◆ SET EXERCISE: Keep only the lines of the data below that contain "what", and copy them.

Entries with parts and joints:
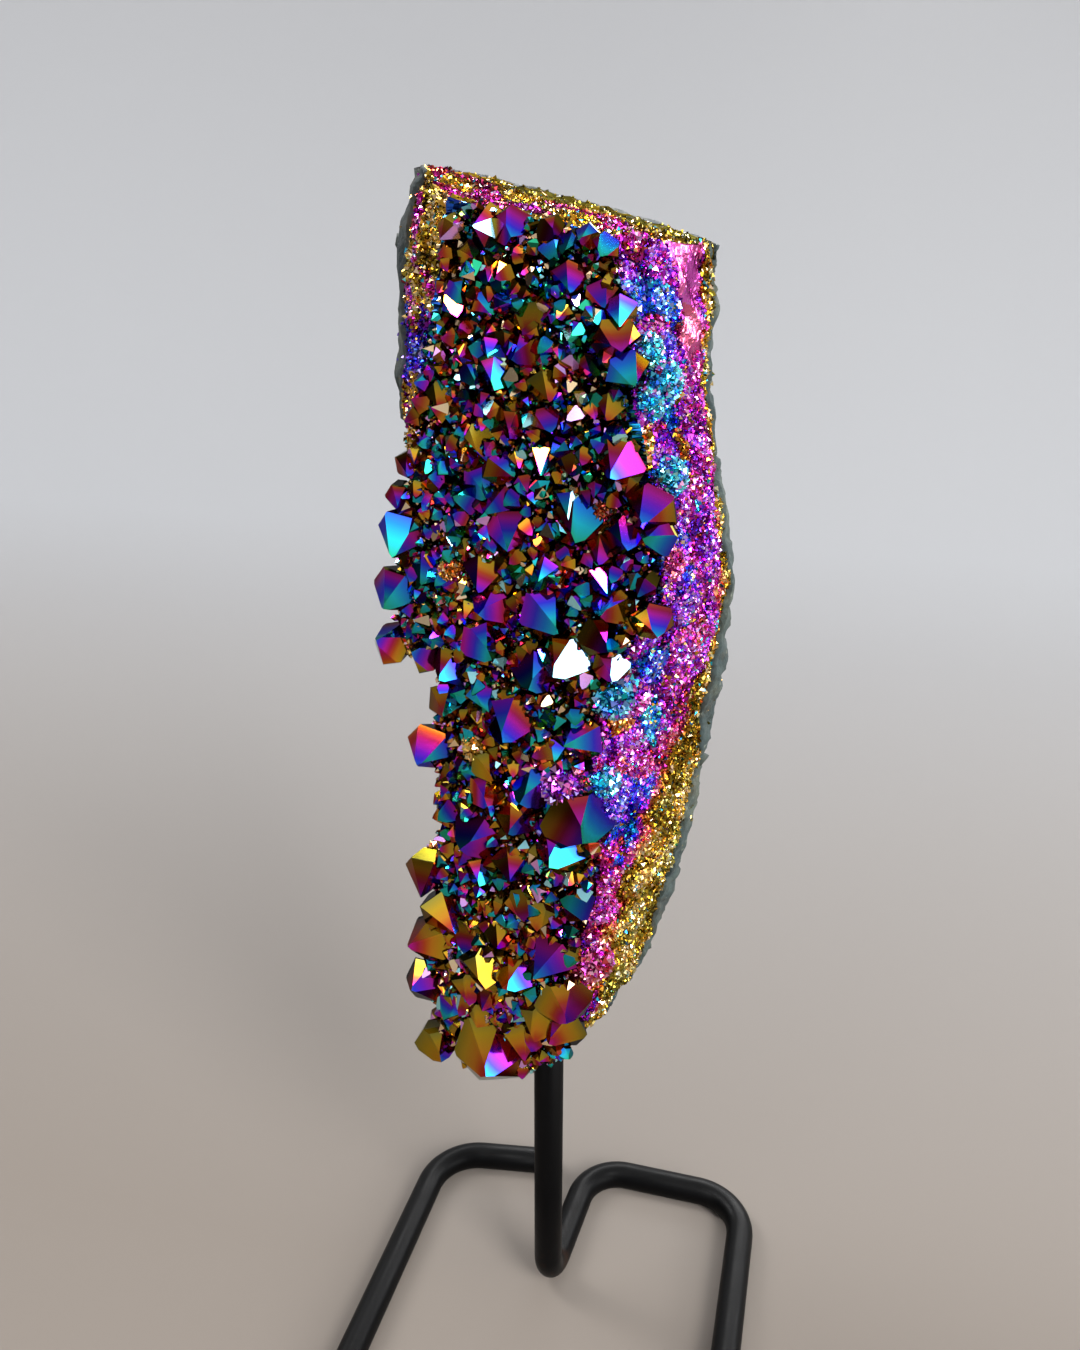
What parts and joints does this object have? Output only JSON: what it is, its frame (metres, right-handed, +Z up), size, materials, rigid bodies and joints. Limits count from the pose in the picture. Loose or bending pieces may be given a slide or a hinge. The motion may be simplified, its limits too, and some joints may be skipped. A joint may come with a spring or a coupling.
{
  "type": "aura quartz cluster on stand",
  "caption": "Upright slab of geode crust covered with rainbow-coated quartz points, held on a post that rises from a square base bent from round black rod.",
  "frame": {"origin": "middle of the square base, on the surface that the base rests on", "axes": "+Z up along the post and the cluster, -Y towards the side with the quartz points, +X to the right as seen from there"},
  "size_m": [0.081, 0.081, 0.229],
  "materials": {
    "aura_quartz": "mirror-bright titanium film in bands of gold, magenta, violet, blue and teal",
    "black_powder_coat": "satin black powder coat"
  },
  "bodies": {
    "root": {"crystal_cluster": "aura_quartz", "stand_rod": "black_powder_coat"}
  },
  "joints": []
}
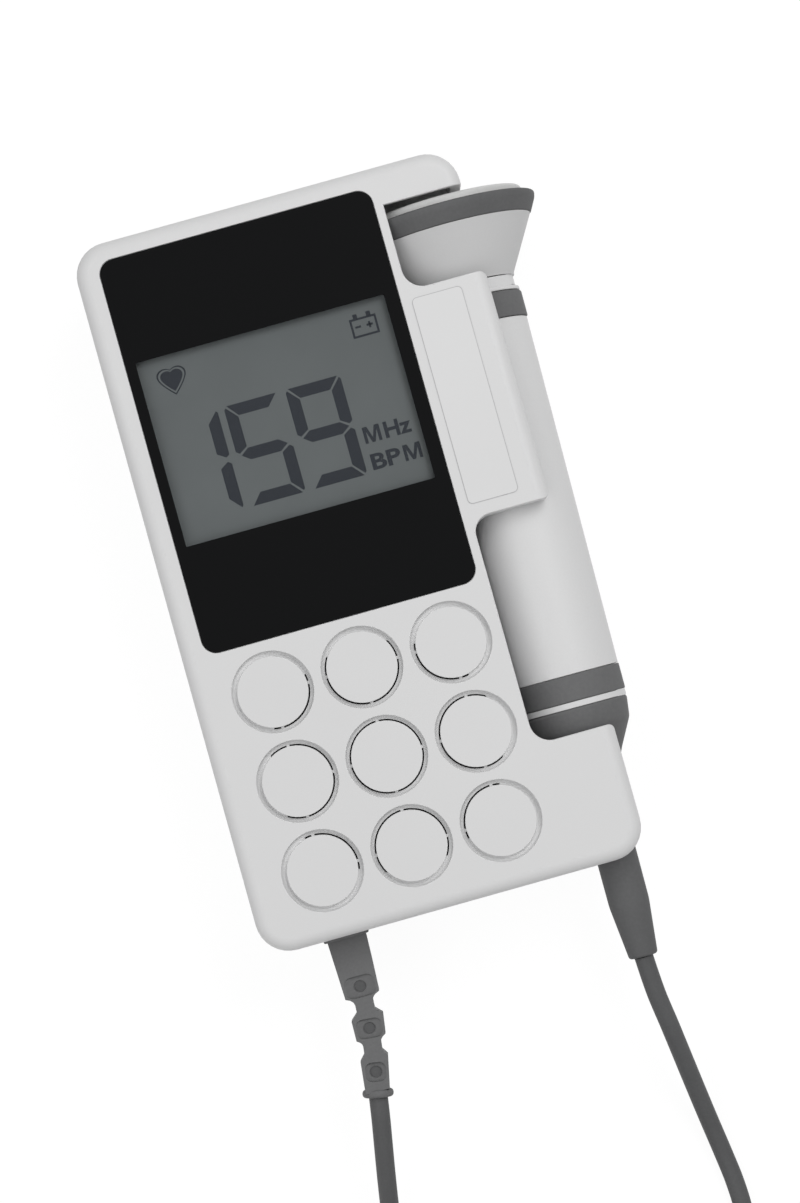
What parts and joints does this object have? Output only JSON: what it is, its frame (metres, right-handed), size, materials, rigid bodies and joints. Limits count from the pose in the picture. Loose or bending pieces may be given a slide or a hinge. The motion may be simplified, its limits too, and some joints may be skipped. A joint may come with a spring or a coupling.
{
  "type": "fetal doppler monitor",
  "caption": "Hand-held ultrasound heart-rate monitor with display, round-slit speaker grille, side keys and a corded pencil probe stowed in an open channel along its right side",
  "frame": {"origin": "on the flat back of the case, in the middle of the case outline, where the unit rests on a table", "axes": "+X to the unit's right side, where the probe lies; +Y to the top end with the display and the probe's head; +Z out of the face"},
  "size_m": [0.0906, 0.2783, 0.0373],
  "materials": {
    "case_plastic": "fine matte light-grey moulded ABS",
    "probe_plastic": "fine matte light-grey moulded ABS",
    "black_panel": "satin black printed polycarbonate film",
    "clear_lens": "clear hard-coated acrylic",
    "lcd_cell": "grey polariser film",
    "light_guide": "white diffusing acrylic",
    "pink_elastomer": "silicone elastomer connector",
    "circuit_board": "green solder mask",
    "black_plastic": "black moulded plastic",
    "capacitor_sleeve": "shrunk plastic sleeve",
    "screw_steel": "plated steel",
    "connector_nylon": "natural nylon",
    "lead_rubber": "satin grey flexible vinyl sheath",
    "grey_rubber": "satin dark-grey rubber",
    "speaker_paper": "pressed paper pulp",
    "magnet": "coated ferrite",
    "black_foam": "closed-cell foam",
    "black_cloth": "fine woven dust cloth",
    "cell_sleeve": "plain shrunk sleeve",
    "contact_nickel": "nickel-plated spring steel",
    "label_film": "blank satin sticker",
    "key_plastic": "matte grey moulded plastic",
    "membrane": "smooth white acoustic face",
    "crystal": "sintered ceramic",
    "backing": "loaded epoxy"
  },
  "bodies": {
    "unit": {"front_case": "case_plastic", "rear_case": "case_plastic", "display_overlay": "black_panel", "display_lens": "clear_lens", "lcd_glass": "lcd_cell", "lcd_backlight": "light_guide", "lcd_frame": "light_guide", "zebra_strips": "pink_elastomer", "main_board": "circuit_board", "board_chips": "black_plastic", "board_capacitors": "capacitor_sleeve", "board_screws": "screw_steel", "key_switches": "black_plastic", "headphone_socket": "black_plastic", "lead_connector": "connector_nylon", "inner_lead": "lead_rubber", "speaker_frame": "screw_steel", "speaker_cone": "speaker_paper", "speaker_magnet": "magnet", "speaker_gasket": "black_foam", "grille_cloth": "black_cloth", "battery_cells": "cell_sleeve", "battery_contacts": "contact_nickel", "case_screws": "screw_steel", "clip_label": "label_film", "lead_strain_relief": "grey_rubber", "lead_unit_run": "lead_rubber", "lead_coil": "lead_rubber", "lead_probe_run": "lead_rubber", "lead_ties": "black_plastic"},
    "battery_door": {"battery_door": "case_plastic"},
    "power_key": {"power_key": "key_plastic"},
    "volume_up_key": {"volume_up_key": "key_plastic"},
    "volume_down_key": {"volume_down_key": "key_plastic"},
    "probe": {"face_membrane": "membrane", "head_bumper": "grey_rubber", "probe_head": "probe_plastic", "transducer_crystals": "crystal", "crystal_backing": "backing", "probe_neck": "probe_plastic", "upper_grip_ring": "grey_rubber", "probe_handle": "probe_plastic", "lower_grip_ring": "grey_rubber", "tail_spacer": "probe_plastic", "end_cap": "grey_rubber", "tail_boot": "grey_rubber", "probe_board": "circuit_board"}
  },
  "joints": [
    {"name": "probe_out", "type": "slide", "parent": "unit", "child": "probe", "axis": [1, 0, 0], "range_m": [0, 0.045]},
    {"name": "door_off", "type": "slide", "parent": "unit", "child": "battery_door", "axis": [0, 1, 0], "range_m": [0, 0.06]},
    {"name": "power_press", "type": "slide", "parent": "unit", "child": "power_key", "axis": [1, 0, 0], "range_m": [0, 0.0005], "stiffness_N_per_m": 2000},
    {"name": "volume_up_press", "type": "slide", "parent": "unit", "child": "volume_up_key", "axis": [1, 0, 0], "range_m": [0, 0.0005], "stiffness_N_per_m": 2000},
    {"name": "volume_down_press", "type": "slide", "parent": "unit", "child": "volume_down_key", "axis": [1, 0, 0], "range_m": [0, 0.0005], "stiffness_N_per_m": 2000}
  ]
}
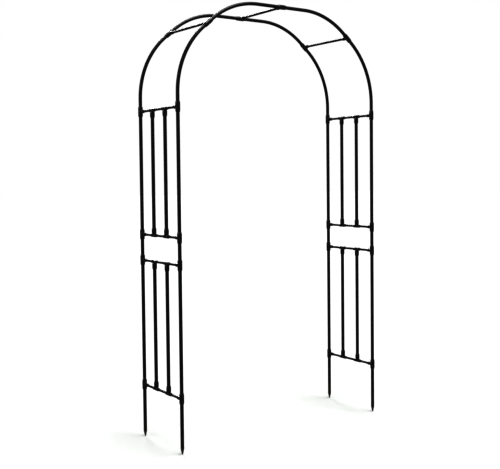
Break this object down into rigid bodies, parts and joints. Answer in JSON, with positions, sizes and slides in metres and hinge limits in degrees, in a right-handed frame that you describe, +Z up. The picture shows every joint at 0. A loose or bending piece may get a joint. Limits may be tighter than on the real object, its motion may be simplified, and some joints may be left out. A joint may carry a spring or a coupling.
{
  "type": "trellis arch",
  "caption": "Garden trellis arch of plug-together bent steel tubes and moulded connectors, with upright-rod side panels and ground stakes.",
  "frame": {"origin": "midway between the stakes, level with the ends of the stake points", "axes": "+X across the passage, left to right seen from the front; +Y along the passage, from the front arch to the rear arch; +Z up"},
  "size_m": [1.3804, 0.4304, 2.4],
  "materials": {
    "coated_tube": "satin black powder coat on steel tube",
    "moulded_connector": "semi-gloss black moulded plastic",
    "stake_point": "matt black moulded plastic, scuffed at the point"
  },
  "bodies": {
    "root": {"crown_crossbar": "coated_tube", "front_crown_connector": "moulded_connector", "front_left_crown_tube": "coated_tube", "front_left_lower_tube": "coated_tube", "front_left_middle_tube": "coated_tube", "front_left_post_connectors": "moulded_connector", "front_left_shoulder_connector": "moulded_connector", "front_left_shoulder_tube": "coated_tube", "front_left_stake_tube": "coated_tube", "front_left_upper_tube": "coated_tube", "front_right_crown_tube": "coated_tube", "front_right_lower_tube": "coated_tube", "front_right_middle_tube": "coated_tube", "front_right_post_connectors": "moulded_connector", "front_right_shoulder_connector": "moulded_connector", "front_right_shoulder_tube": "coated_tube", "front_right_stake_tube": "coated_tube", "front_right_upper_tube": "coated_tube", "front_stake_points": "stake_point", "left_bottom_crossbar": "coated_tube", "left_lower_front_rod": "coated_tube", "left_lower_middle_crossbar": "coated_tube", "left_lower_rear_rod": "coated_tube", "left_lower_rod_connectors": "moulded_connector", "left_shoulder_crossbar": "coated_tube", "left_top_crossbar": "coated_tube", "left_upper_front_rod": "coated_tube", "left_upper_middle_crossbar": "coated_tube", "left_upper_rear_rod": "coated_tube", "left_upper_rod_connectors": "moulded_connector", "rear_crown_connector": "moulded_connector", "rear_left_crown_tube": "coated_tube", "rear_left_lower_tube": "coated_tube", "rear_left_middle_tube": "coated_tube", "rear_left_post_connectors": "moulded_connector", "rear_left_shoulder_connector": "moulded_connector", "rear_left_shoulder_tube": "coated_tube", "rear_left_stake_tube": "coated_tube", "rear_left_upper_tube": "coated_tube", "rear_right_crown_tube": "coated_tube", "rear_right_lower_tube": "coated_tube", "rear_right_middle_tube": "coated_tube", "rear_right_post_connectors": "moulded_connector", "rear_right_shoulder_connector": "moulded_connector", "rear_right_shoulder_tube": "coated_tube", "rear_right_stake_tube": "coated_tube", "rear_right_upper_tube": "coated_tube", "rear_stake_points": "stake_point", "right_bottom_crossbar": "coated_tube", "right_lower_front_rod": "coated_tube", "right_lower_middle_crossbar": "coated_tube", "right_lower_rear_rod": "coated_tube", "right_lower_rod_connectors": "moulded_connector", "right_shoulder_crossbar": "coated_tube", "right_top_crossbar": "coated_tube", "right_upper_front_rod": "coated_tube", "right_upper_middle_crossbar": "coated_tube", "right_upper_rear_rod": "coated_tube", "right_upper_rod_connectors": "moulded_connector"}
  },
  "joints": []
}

◆ WRITTEN RESPONSE:
What parts and joints does this object have? Output only JSON: what it is, its frame (metres, right-handed, +Z up), size, materials, rigid bodies and joints. Limits count from the pose in the picture. Loose or bending pieces may be given a slide or a hinge. The motion may be simplified, its limits too, and some joints may be skipped. A joint may come with a spring or a coupling.
What parts and joints does this object have? Output only JSON: what it is, its frame (metres, right-handed), size, materials, rigid bodies and joints. Limits count from the pose in the picture. Loose or bending pieces may be given a slide or a hinge. The motion may be simplified, its limits too, and some joints may be skipped. A joint may come with a spring or a coupling.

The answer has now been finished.